— Begin —
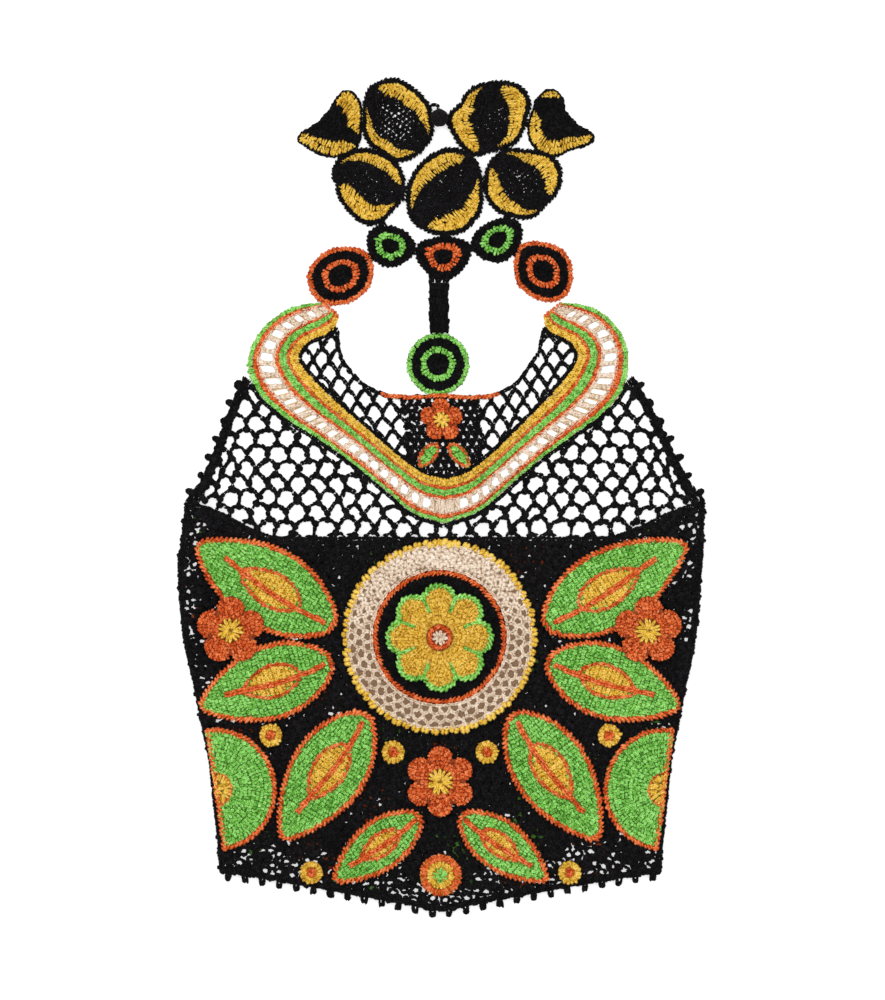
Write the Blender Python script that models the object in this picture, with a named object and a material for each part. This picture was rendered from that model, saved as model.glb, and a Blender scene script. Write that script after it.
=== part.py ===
"""Crochet halter top, laid flat on a table.

Metres, +Z up.  The cloth lies in the XY plane with the collar towards +Y; the origin is the middle of
the outline, on the table.  The pieces are laid out on a symmetric cut, then `laid` gives each point the
small sideways drift that the soft cloth takes on the table, and `settle` lifts the front where it lies
on the back.
"""
import math

import bmesh
import bpy
import numpy as np
from mathutils import Matrix, Vector

# ---------------------------------------------------------------- driving dimensions

MM = 0.001
WALL = 2.0 * MM                 # one layer of crocheted cotton
MOTIF_WALL = 2.2 * MM           # a motif worked in a firmer stitch
SEAM = 0.3 * MM                 # gap left between joined pieces
LAYER_LIFT = WALL + SEAM        # the front lies this high where the back is under it

CENTER_X, CENTER_Y = 3.25 * MM, 0.27 * MM    # moves the cut so that its box is centred on the origin

# Sideways drift of the middle line as laid: height along the garment, shift
DRIFT = (
    # y        dx
    (-0.320, -0.0040),
    (-0.060, -0.0050),
    (0.000, -0.0005),
    (0.040, -0.0020),
    (0.100, -0.0062),
    (0.147, -0.0028),
)

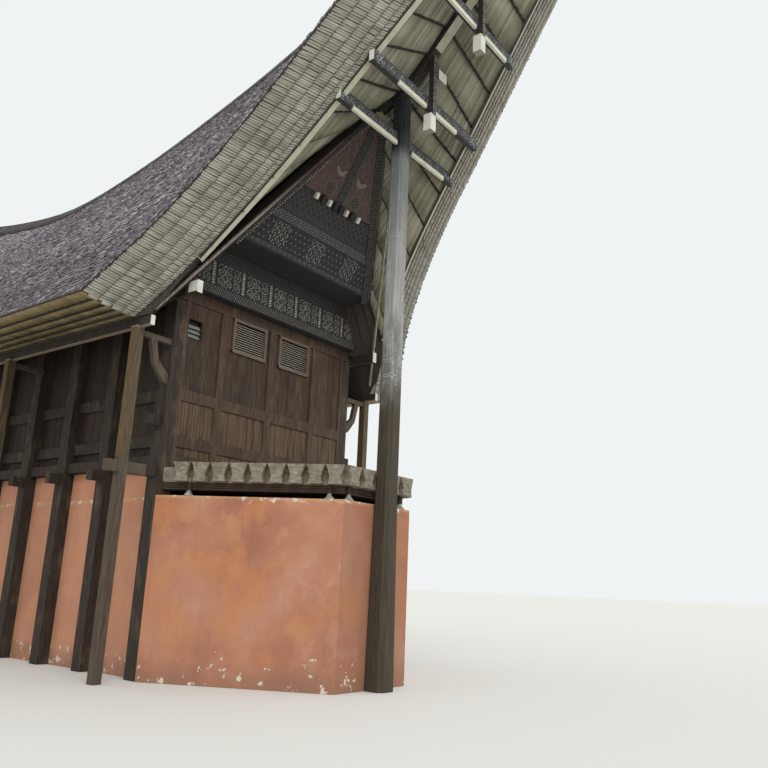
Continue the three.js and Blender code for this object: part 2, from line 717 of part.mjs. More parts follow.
// Assembly
const house = new THREE.Group();
const front = new THREE.Group();
const rear = new THREE.Group();
rear.rotation.z = Math.PI;
house.add(front, rear);
const add = (group, name, geometry, finish) => {
  const mesh = new THREE.Mesh(geometry, finish);
  mesh.name = name;
  group.add(mesh);
};
add(house, "roof_slope_right", bodySlope(), SHINGLE);
add(house, "roof_slope_left", mirrored(bodySlope()), SHINGLE);
add(house, "ridge_cap", ridgeCap(), SHINGLE);
for (const [side, shape] of [
  ["right", (g) => g],
  ["left", mirrored],
]) {
  add(house, `side_wall_${side}`, shape(sideWall()), DARK_WOOD);
  add(house, `side_frame_${side}`, shape(sideFrame()), DARK_WOOD);
  add(house, `eave_frame_${side}`, shape(eaveFrame()), GREY_WOOD);
  add(house, `masonry_wall_${side}`, shape(masonryWall()), PLASTER);
}
add(house, "floor", floorSlab(), DARK_WOOD);
for (const [end, group] of [
  ["front", front],
  ["rear", rear],
]) {
  const right = end === "front" ? "right" : "left";
  const left = end === "front" ? "left" : "right";
  add(group, `${end}_prow_${right}`, prowSlope(), SHINGLE);
  add(group, `${end}_prow_${left}`, mirrored(prowSlope()), SHINGLE);
  add(group, `${end}_verge_board_${right}`, vergeBoard(), PALE_WOOD);
  add(group, `${end}_verge_board_${left}`, mirrored(vergeBoard()), PALE_WOOD);
  add(group, `${end}_ridge_beam`, ridgeBeam(), GREY_WOOD);
  add(group, `${end}_gable_rafters`, underRoof(gableRafters()), DARK_WOOD);
  add(group, `${end}_gable_panel`, underRoof(gablePanel()), CARVED_WOOD);
  add(group, `${end}_frieze`, underRoof(frieze()), CARVED_WOOD);
  add(group, `${end}_wall`, frontWall(), DARK_WOOD);
  add(group, `${end}_wall_frame`, underRoof(frontFrame()), DARK_WOOD);
  add(group, `${end}_post`, notchedPost(), GREY_WOOD);
  BARS.forEach((bar, i) => add(group, `${end}_cross_bar_${i + 1}`, crossBar(bar), CARVED_WOOD));
  add(group, `${end}_masonry_bay`, masonryBay(), PLASTER);
  add(group, `${end}_log_deck`, deck(), GREY_WOOD);
}

export default house;
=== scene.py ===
"""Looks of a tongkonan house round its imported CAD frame: shingles, bamboo, boards, carving and plaster."""

import math

import bpy
import numpy as np
from mathutils import Matrix, Vector


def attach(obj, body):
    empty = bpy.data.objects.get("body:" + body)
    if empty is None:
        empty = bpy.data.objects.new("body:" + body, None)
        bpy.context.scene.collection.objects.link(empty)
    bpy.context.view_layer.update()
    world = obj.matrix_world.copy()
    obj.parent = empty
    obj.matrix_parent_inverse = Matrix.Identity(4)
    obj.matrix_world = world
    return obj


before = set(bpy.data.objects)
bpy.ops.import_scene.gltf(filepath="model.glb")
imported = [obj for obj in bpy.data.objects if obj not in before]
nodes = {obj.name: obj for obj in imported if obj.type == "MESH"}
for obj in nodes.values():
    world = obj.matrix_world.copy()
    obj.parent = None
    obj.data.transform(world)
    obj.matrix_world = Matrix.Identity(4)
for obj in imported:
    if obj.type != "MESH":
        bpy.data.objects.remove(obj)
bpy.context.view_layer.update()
rng = np.random.default_rng(7)

# The photograph's own viewing angle, from a camera fitted to the house's lines
EYE = Vector((-10.379, -18.994, 1.6))
YAW, PITCH, ROLL = -0.917073, 0.252132, 0.04175
FOCAL_WIDTHS = 780.813 / 768  # focal length over the picture's width


def photo_camera():
    """The camera that the photo was taken with, as fitted."""
    ahead = Vector((-math.sin(YAW) * math.cos(PITCH), math.cos(YAW) * math.cos(PITCH), math.sin(PITCH)))
    level = Vector((math.cos(YAW), math.sin(YAW), 0))
    upright = level.cross(ahead)
    across = math.cos(ROLL) * level + math.sin(ROLL) * upright
    over = -math.sin(ROLL) * level + math.cos(ROLL) * upright
    data = bpy.data.cameras.new("photo_camera")
    data.sensor_width = 36
    data.lens = 36 * FOCAL_WIDTHS
    data.clip_end = 400
    camera = bpy.data.objects.new("photo_camera", data)
    bpy.context.scene.collection.objects.link(camera)
    turn = Matrix((across, over, -ahead)).transposed().to_4x4()
    camera.matrix_world = Matrix.Translation(EYE) @ turn
    bpy.context.scene.camera = camera


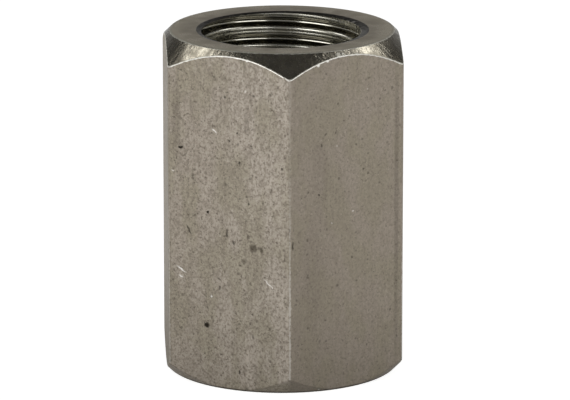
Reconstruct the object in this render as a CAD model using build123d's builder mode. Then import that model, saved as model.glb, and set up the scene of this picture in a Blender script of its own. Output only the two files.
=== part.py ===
— End —
Retype exactly, and only, the lines from the one containing "BARS.forEach((bar, i) =>" through the one containing "bpy.data.objects.remove(obj)", both included.

  BARS.forEach((bar, i) => add(group, `${end}_cross_bar_${i + 1}`, crossBar(bar), CARVED_WOOD));
  add(group, `${end}_masonry_bay`, masonryBay(), PLASTER);
  add(group, `${end}_log_deck`, deck(), GREY_WOOD);
}

export default house;
=== scene.py ===
"""Looks of a tongkonan house round its imported CAD frame: shingles, bamboo, boards, carving and plaster."""

import math

import bpy
import numpy as np
from mathutils import Matrix, Vector


def attach(obj, body):
    empty = bpy.data.objects.get("body:" + body)
    if empty is None:
        empty = bpy.data.objects.new("body:" + body, None)
        bpy.context.scene.collection.objects.link(empty)
    bpy.context.view_layer.update()
    world = obj.matrix_world.copy()
    obj.parent = empty
    obj.matrix_parent_inverse = Matrix.Identity(4)
    obj.matrix_world = world
    return obj


before = set(bpy.data.objects)
bpy.ops.import_scene.gltf(filepath="model.glb")
imported = [obj for obj in bpy.data.objects if obj not in before]
nodes = {obj.name: obj for obj in imported if obj.type == "MESH"}
for obj in nodes.values():
    world = obj.matrix_world.copy()
    obj.parent = None
    obj.data.transform(world)
    obj.matrix_world = Matrix.Identity(4)
for obj in imported:
    if obj.type != "MESH":
        bpy.data.objects.remove(obj)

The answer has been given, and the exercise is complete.